The whole country had plainly been converted for the holiday into one enormous school staffroom. For every other caged hen clucking in a local market, I overheard the distinctive timbre of another teaching colleague slowly correcting their surplus order of cheese.
A slightly dotty town carnival in a remote and ravishing corner of England was surely a safer bet. A brass band led decorative trailers offering the usual Women's Institute members dressed as French maids, Elvis lookalikes, Grease routines and awkward-looking beauty princesses.
Then followed a float of children from a primary school, dressed up and flitting around sweetly as butterflies, bees and ladybirds. At first glance, it was a refreshing scene of pupils just enjoying some pointless, non-assessed fun.
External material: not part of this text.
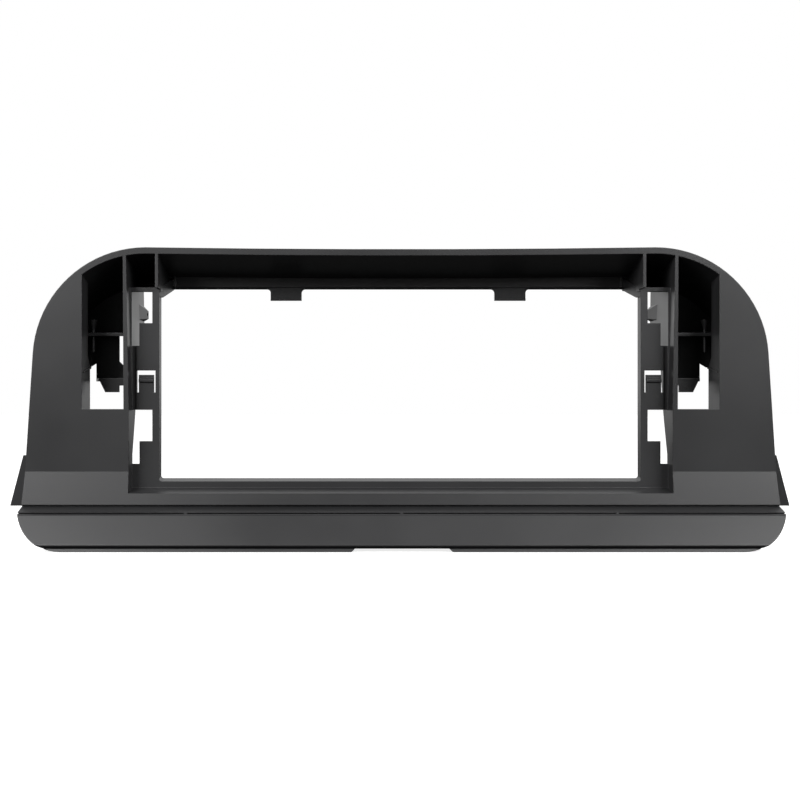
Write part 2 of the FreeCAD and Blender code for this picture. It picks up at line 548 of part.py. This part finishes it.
def leg():
    """Plate under one pocket's shelf, with a floor that reaches forward to a hanging tongue."""
    front = POCKET_SHELF_DEPTH
    floor = LEG_TONGUE_TOP - LEG_WALL
    heel_top = LEG_TONGUE_TOP + LEG_HEEL_HEIGHT
    notch_side = TONGUE_INNER + LEG_NOTCH_WIDTH
    notch_top = LEG_BOTTOM + LEG_NOTCH_HEIGHT
    plate = front_prism([(LEG_OUTER, POCKET_BACK_BOTTOM), (LEG_OUTER, floor), (LEG_HEEL, floor),
                         (LEG_HEEL, heel_top), (LEG_INNER, heel_top + LEG_HEEL_WIDTH),
                         (LEG_INNER, POCKET_BACK_BOTTOM)], LEG_BACK - LEG_WALL, LEG_BACK)
    base = top_prism([(TONGUE_INNER, front), (TONGUE_OUTER, front),
                      (LEG_OUTER, LEG_BACK), (LEG_HEEL, LEG_BACK)], floor, LEG_TONGUE_TOP)
    tongue = front_prism([(TONGUE_OUTER, LEG_TONGUE_TOP), (TONGUE_OUTER - LEG_TAPER, LEG_BOTTOM),
                          (notch_side, LEG_BOTTOM), (notch_side, notch_top), (TONGUE_INNER, notch_top),
                          (TONGUE_INNER, LEG_TONGUE_TOP)], front, front + LEG_TONGUE_THICKNESS)
    return plate.fuse([base, tongue])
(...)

But then our eyes diverted from these playful garden beasts and fell upon a banner running along the top of the school's trailer. Instead of some suitably cheery message on the lines of "All the wildlife at this school wish you a merry carnival", some headteacher of our time, driven by those familiar dark forces now beyond a head's control, had plainly stepped among all the flora and fauna and suggested an addition to the garden.
So billowing in the breeze were giant-size extracts from the school's latest Ofsted report.
"That's it. I've seen it all now" pronounced one spectator in despair and disbelief.
Beaming crowds found themselves gripping each other's sides at such hilariously madcap lines as: "The school's curriculum gives a wide range of experiences to encourage pupils to enjoy learning." And: "The school's caring approach strongly promotes pupils' well-being."
Of course. How naive of us to have imagined that a summer town party would be a simple, carefree frolic where you could forget about the quality of good old "teaching and learning".
Nowadays it is an obvious marketing opportunity. The carnival need not be over, but there plainly needs to be more of an educational input these days.
I gather that Ofsted itself is planning its own carnival float for next year as part of its latest rebranding. Those supposedly ageing inspection teams are poised to turn back the clock and run through a few song and dance routines from Les Miserables.
"This musical is generally good with some outstanding features" will run the banner above.